● **Set task**: Give back the full material, exactly as it reads.
BEGIN Supplied material
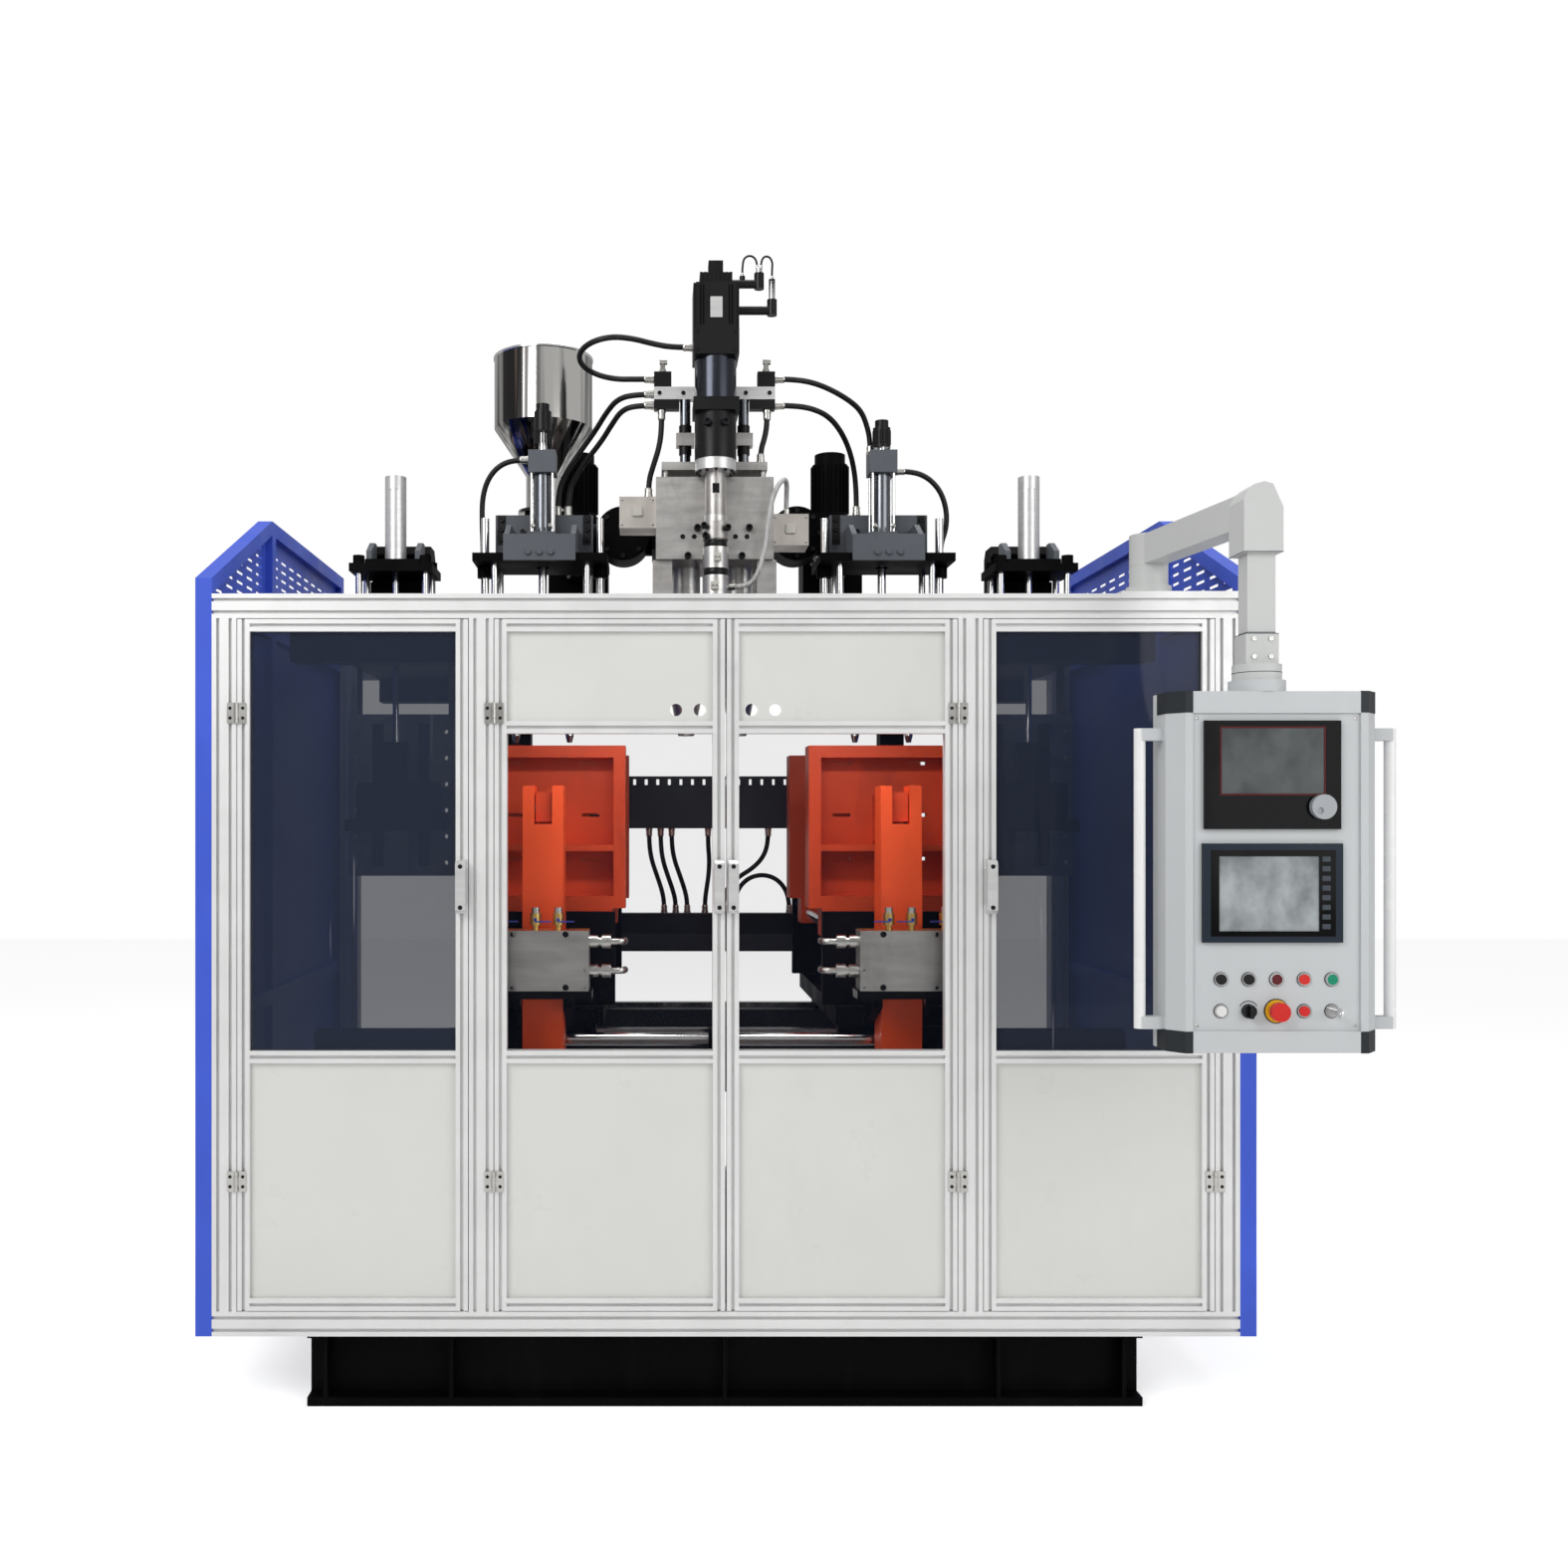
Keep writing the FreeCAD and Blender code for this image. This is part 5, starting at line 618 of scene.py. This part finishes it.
HOSE_ROUTES = {
    "hose_left_plate": (
        (-0.5465, 0.05, 2.524), (-0.592, 0.05, 2.524), (-0.637, 0.054, 2.508), (-0.671, 0.064, 2.472),
        (-0.690, 0.078, 2.418), (-0.692, 0.09, 2.344), (-0.690, 0.098, 2.278), (-0.690, 0.098, 2.225)
    ),
    "hose_right_plate": (
        (0.5465, 0.05, 2.49), (0.596, 0.05, 2.49), (0.644, 0.056, 2.474), (0.684, 0.068, 2.438),
        (0.706, 0.082, 2.386), (0.708, 0.092, 2.328), (0.690, 0.098, 2.277), (0.690, 0.098, 2.225)
    ),
    "hose_left_yoke_upper": (
        (-0.466, 0.12, 2.372), (-0.466, 0.12, 2.44), (-0.444, 0.11, 2.494), (-0.402, 0.086, 2.55),
        (-0.352, 0.044, 2.604), (-0.314, -0.018, 2.646), (-0.28, -0.074, 2.669),
        (-0.23, -0.0955, 2.676), (-0.174, -0.0955, 2.676)
    ),
    "hose_left_yoke_lower": (
        (-0.434, 0.12, 2.372), (-0.434, 0.12, 2.436), (-0.414, 0.108, 2.484), (-0.376, 0.08, 2.532),
        (-0.33, 0.036, 2.576), (-0.296, -0.024, 2.612), (-0.268, -0.074, 2.636),
        (-0.228, -0.0955, 2.644), (-0.174, -0.0955, 2.644)
    ),
    "hose_loop": (
        (-0.064, -0.17, 2.787), (-0.122, -0.17, 2.787), (-0.178, -0.192, 2.79), (-0.236, -0.232, 2.792),
        (-0.297, -0.258, 2.788), (-0.355, -0.237, 2.778), (-0.388, -0.185, 2.764),
        (-0.382, -0.125, 2.75), (-0.342, -0.083, 2.737), (-0.286, -0.076, 2.726),
        (-0.23, -0.0955, 2.72), (-0.174, -0.0955, 2.72)
    ),
    "hose_left_drop": (
        (-0.152, -0.0955, 2.63), (-0.152, -0.0955, 2.572), (-0.16, -0.088, 2.522),
        (-0.176, -0.074, 2.476), (-0.19, -0.056, 2.434), (-0.19, -0.056, 2.386)
    ),
    "hose_right_drop": (
        (0.152, -0.0955, 2.63), (0.152, -0.0955, 2.59), (0.146, -0.092, 2.553), (0.134, -0.0865, 2.516),
        (0.134, -0.0865, 2.478)
    ),
    "hose_right_upper": (
        (0.174, -0.0955, 2.72), (0.228, -0.0955, 2.72), (0.29, -0.076, 2.716), (0.352, -0.036, 2.704),
        (0.411, 0.012, 2.686), (0.445, 0.042, 2.665), (0.464, 0.066, 2.632), (0.476, 0.08, 2.59),
        (0.476, 0.08, 2.545)
    ),
    "hose_right_lower": (
        (0.174, -0.0955, 2.644), (0.226, -0.0955, 2.644), (0.284, -0.078, 2.641),
        (0.336, -0.044, 2.628), (0.376, 0.002, 2.6), (0.408, 0.05, 2.56), (0.43, 0.092, 2.506),
        (0.44, 0.118, 2.44), (0.44, 0.118, 2.372)
    ),
    "hose_rear_1": (
        (-0.19, 0.735, 1.423), (-0.19, 0.735, 1.368), (-0.181, 0.739, 1.312), (-0.163, 0.742, 1.26),
        (-0.146, 0.739, 1.21), (-0.138, 0.735, 1.17), (-0.138, 0.735, 1.13)
    ),
    "hose_rear_2": (
        (-0.15, 0.735, 1.423), (-0.15, 0.735, 1.366), (-0.142, 0.73, 1.31), (-0.125, 0.727, 1.258),
        (-0.108, 0.73, 1.21), (-0.098, 0.735, 1.17), (-0.098, 0.735, 1.13)
    ),
    "hose_rear_3": (
        (-0.112, 0.735, 1.423), (-0.112, 0.735, 1.37), (-0.103, 0.74, 1.315), (-0.084, 0.744, 1.262),
        (-0.067, 0.74, 1.212), (-0.058, 0.735, 1.172), (-0.058, 0.735, 1.13)
    ),
    "hose_rear_4": (
        (0.014, 0.735, 1.423), (0.014, 0.735, 1.367), (0.019, 0.74, 1.312), (0.016, 0.743, 1.258),
        (0.008, 0.739, 1.208), (0.003, 0.735, 1.169), (0.003, 0.735, 1.13)
    ),
    "hose_rear_5": (
        (0.222, 0.735, 1.423), (0.222, 0.735, 1.372), (0.205, 0.738, 1.322), (0.168, 0.741, 1.284),
        (0.122, 0.742, 1.256), (0.084, 0.74, 1.222), (0.066, 0.735, 1.178), (0.066, 0.735, 1.13)
    ),
    "hose_rear_arch": (
        (0.105, 0.735, 1.13), (0.105, 0.735, 1.172), (0.12, 0.733, 1.218), (0.154, 0.73, 1.252),
        (0.2, 0.728, 1.264), (0.246, 0.73, 1.252), (0.28, 0.733, 1.218), (0.295, 0.735, 1.172),
        (0.295, 0.735, 1.13)
    ),
}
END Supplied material
● **Solution**:
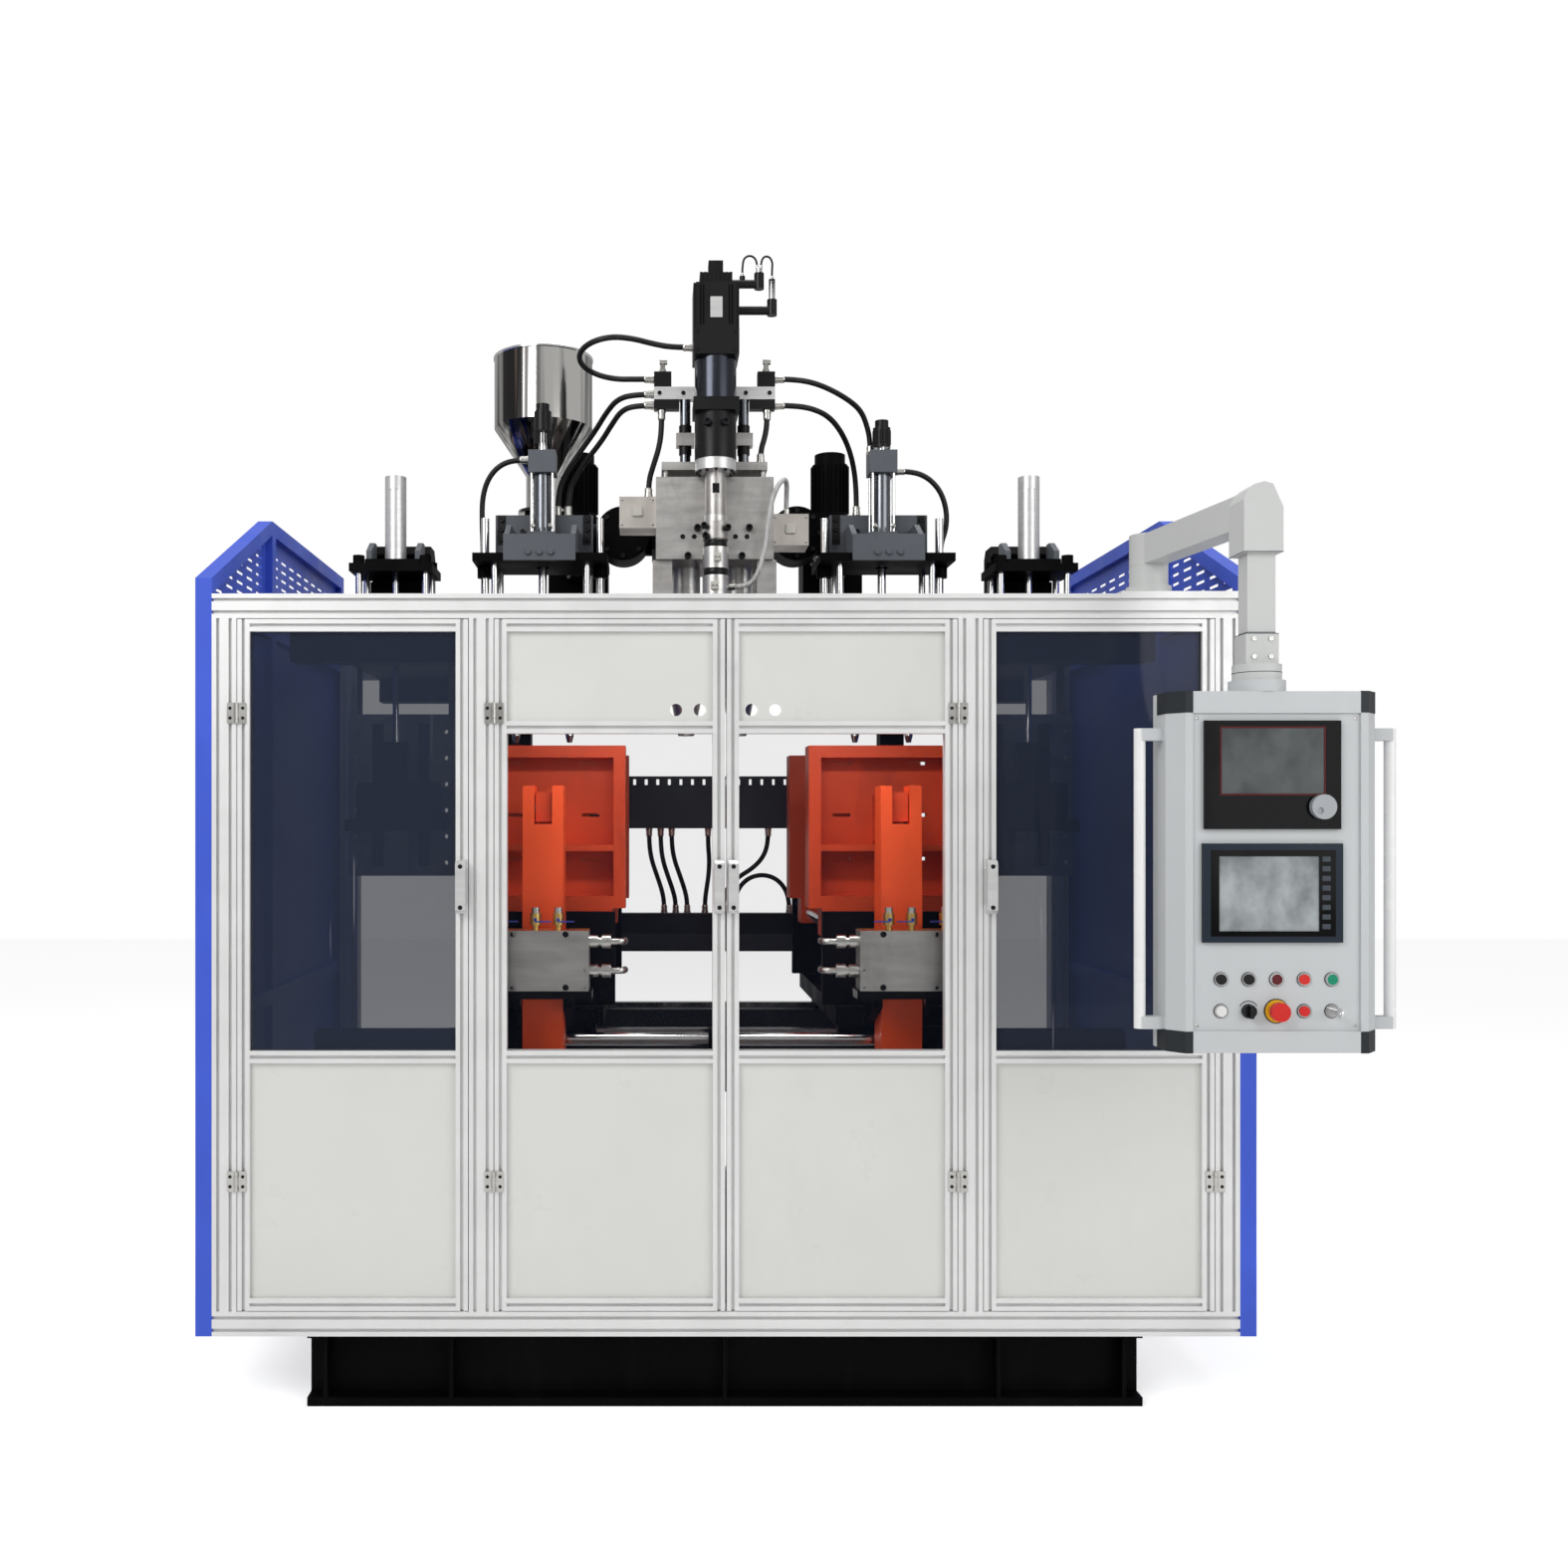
Keep writing the FreeCAD and Blender code for this image. This is part 5, starting at line 618 of scene.py. This part finishes it.
HOSE_ROUTES = {
    "hose_left_plate": (
        (-0.5465, 0.05, 2.524), (-0.592, 0.05, 2.524), (-0.637, 0.054, 2.508), (-0.671, 0.064, 2.472),
        (-0.690, 0.078, 2.418), (-0.692, 0.09, 2.344), (-0.690, 0.098, 2.278), (-0.690, 0.098, 2.225)
    ),
    "hose_right_plate": (
        (0.5465, 0.05, 2.49), (0.596, 0.05, 2.49), (0.644, 0.056, 2.474), (0.684, 0.068, 2.438),
        (0.706, 0.082, 2.386), (0.708, 0.092, 2.328), (0.690, 0.098, 2.277), (0.690, 0.098, 2.225)
    ),
    "hose_left_yoke_upper": (
        (-0.466, 0.12, 2.372), (-0.466, 0.12, 2.44), (-0.444, 0.11, 2.494), (-0.402, 0.086, 2.55),
        (-0.352, 0.044, 2.604), (-0.314, -0.018, 2.646), (-0.28, -0.074, 2.669),
        (-0.23, -0.0955, 2.676), (-0.174, -0.0955, 2.676)
    ),
    "hose_left_yoke_lower": (
        (-0.434, 0.12, 2.372), (-0.434, 0.12, 2.436), (-0.414, 0.108, 2.484), (-0.376, 0.08, 2.532),
        (-0.33, 0.036, 2.576), (-0.296, -0.024, 2.612), (-0.268, -0.074, 2.636),
        (-0.228, -0.0955, 2.644), (-0.174, -0.0955, 2.644)
    ),
    "hose_loop": (
        (-0.064, -0.17, 2.787), (-0.122, -0.17, 2.787), (-0.178, -0.192, 2.79), (-0.236, -0.232, 2.792),
        (-0.297, -0.258, 2.788), (-0.355, -0.237, 2.778), (-0.388, -0.185, 2.764),
        (-0.382, -0.125, 2.75), (-0.342, -0.083, 2.737), (-0.286, -0.076, 2.726),
        (-0.23, -0.0955, 2.72), (-0.174, -0.0955, 2.72)
    ),
    "hose_left_drop": (
        (-0.152, -0.0955, 2.63), (-0.152, -0.0955, 2.572), (-0.16, -0.088, 2.522),
        (-0.176, -0.074, 2.476), (-0.19, -0.056, 2.434), (-0.19, -0.056, 2.386)
    ),
    "hose_right_drop": (
        (0.152, -0.0955, 2.63), (0.152, -0.0955, 2.59), (0.146, -0.092, 2.553), (0.134, -0.0865, 2.516),
        (0.134, -0.0865, 2.478)
    ),
    "hose_right_upper": (
        (0.174, -0.0955, 2.72), (0.228, -0.0955, 2.72), (0.29, -0.076, 2.716), (0.352, -0.036, 2.704),
        (0.411, 0.012, 2.686), (0.445, 0.042, 2.665), (0.464, 0.066, 2.632), (0.476, 0.08, 2.59),
        (0.476, 0.08, 2.545)
    ),
    "hose_right_lower": (
        (0.174, -0.0955, 2.644), (0.226, -0.0955, 2.644), (0.284, -0.078, 2.641),
        (0.336, -0.044, 2.628), (0.376, 0.002, 2.6), (0.408, 0.05, 2.56), (0.43, 0.092, 2.506),
        (0.44, 0.118, 2.44), (0.44, 0.118, 2.372)
    ),
    "hose_rear_1": (
        (-0.19, 0.735, 1.423), (-0.19, 0.735, 1.368), (-0.181, 0.739, 1.312), (-0.163, 0.742, 1.26),
        (-0.146, 0.739, 1.21), (-0.138, 0.735, 1.17), (-0.138, 0.735, 1.13)
    ),
    "hose_rear_2": (
        (-0.15, 0.735, 1.423), (-0.15, 0.735, 1.366), (-0.142, 0.73, 1.31), (-0.125, 0.727, 1.258),
        (-0.108, 0.73, 1.21), (-0.098, 0.735, 1.17), (-0.098, 0.735, 1.13)
    ),
    "hose_rear_3": (
        (-0.112, 0.735, 1.423), (-0.112, 0.735, 1.37), (-0.103, 0.74, 1.315), (-0.084, 0.744, 1.262),
        (-0.067, 0.74, 1.212), (-0.058, 0.735, 1.172), (-0.058, 0.735, 1.13)
    ),
    "hose_rear_4": (
        (0.014, 0.735, 1.423), (0.014, 0.735, 1.367), (0.019, 0.74, 1.312), (0.016, 0.743, 1.258),
        (0.008, 0.739, 1.208), (0.003, 0.735, 1.169), (0.003, 0.735, 1.13)
    ),
    "hose_rear_5": (
        (0.222, 0.735, 1.423), (0.222, 0.735, 1.372), (0.205, 0.738, 1.322), (0.168, 0.741, 1.284),
        (0.122, 0.742, 1.256), (0.084, 0.74, 1.222), (0.066, 0.735, 1.178), (0.066, 0.735, 1.13)
    ),
    "hose_rear_arch": (
        (0.105, 0.735, 1.13), (0.105, 0.735, 1.172), (0.12, 0.733, 1.218), (0.154, 0.73, 1.252),
        (0.2, 0.728, 1.264), (0.246, 0.73, 1.252), (0.28, 0.733, 1.218), (0.295, 0.735, 1.172),
        (0.295, 0.735, 1.13)
    ),
}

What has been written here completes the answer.